▶ _What is needed_:
Copy out every line of the data exactly.
* * *
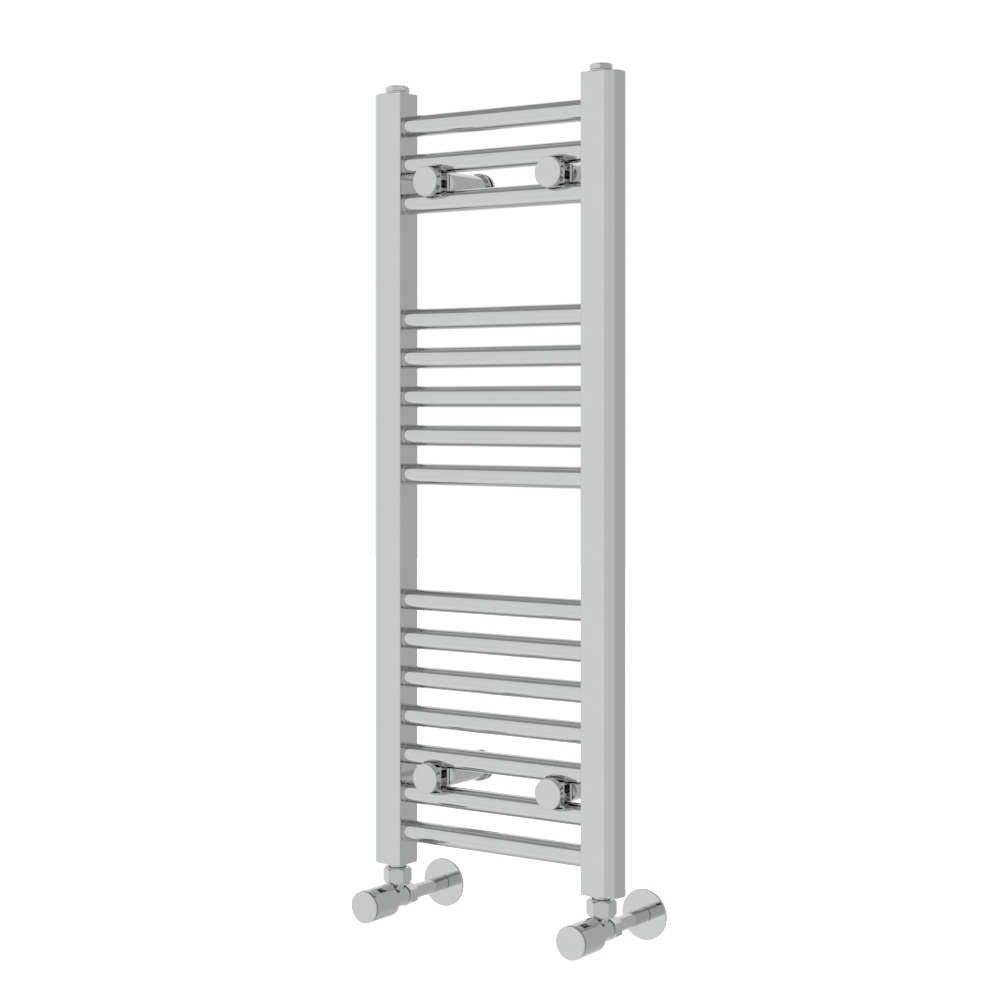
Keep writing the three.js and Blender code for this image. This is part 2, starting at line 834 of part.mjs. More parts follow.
function coverGeometry() {
  const C = COVER;
  const bore = PIPE.diameter + 2 * GAP;
  const front = C.thickness - RAIL.wallToAxis;
  return turned(
    [
      [bore, -RAIL.wallToAxis],
      [C.diameter, -RAIL.wallToAxis],
      [C.diameter, front - C.edge],
      [C.diameter - 2 * C.edge, front],
      [bore, front],
    ],
    FACETS.large,
  );
}

function makeValve(name, x, knobName, knobGeometry) {
  const valve = new THREE.Group();
  valve.position.set(x, -RAIL.wallToAxis, 0);
  const add = (part, geometry, material) =>
    valve.add(piece(name + "_" + part, geometry, material));
  add("body", valveBody(), CHROMED_BRASS());
  add("tail", upZ(tailGeometry()), CHROMED_BRASS());
  add("union_nut", upZ(unionNut()), CHROMED_BRASS());
  add("headwork", toRoom(headworkGeometry()), BRASS());
  add("spindle", toRoom(spindleGeometry()), BRASS());
  add("jumper", toRoom(jumperGeometry()), BRASS());
  add(knobName, toRoom(knobGeometry), PLASTIC_CHROME());
  add("compression_nut", toRoom(compressionNut()), CHROMED_BRASS());
  add("pipe", toRoom(pipeGeometry()), CHROME());
  add("cover_plate", toRoom(coverGeometry()), CHROME());
  return valve;
}

// ---- The whole rail -----------------------------------------------------------------------

const radiator = new THREE.Group();
radiator.add(makeRail(), makePlugs(), makeBrackets());
radiator.add(makeValve("lock_valve", -PIPE_X, "cap", lockCapGeometry()));
radiator.add(makeValve("wheel_valve", PIPE_X, "handwheel", handwheelGeometry()));

export default radiator;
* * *
▶ _Correct answer_:
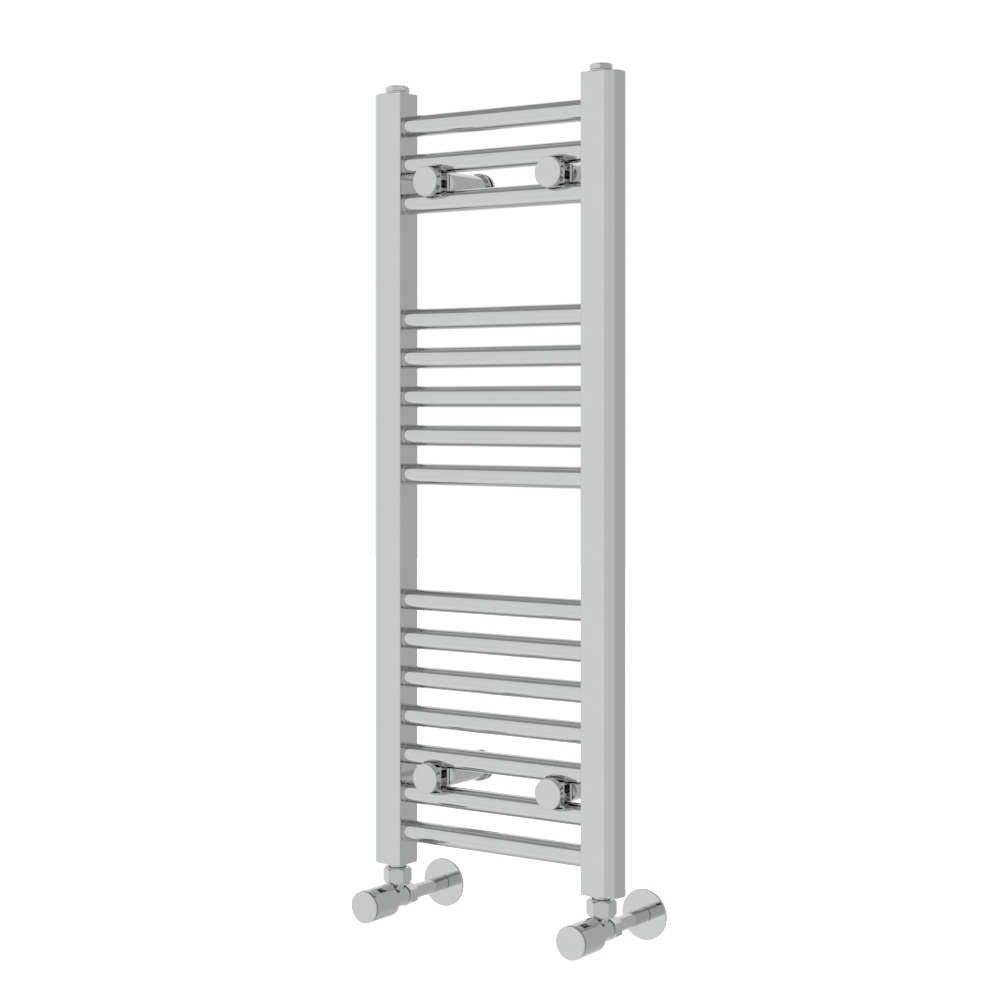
Keep writing the three.js and Blender code for this image. This is part 2, starting at line 834 of part.mjs. More parts follow.
function coverGeometry() {
  const C = COVER;
  const bore = PIPE.diameter + 2 * GAP;
  const front = C.thickness - RAIL.wallToAxis;
  return turned(
    [
      [bore, -RAIL.wallToAxis],
      [C.diameter, -RAIL.wallToAxis],
      [C.diameter, front - C.edge],
      [C.diameter - 2 * C.edge, front],
      [bore, front],
    ],
    FACETS.large,
  );
}

function makeValve(name, x, knobName, knobGeometry) {
  const valve = new THREE.Group();
  valve.position.set(x, -RAIL.wallToAxis, 0);
  const add = (part, geometry, material) =>
    valve.add(piece(name + "_" + part, geometry, material));
  add("body", valveBody(), CHROMED_BRASS());
  add("tail", upZ(tailGeometry()), CHROMED_BRASS());
  add("union_nut", upZ(unionNut()), CHROMED_BRASS());
  add("headwork", toRoom(headworkGeometry()), BRASS());
  add("spindle", toRoom(spindleGeometry()), BRASS());
  add("jumper", toRoom(jumperGeometry()), BRASS());
  add(knobName, toRoom(knobGeometry), PLASTIC_CHROME());
  add("compression_nut", toRoom(compressionNut()), CHROMED_BRASS());
  add("pipe", toRoom(pipeGeometry()), CHROME());
  add("cover_plate", toRoom(coverGeometry()), CHROME());
  return valve;
}

// ---- The whole rail -----------------------------------------------------------------------

const radiator = new THREE.Group();
radiator.add(makeRail(), makePlugs(), makeBrackets());
radiator.add(makeValve("lock_valve", -PIPE_X, "cap", lockCapGeometry()));
radiator.add(makeValve("wheel_valve", PIPE_X, "handwheel", handwheelGeometry()));

export default radiator;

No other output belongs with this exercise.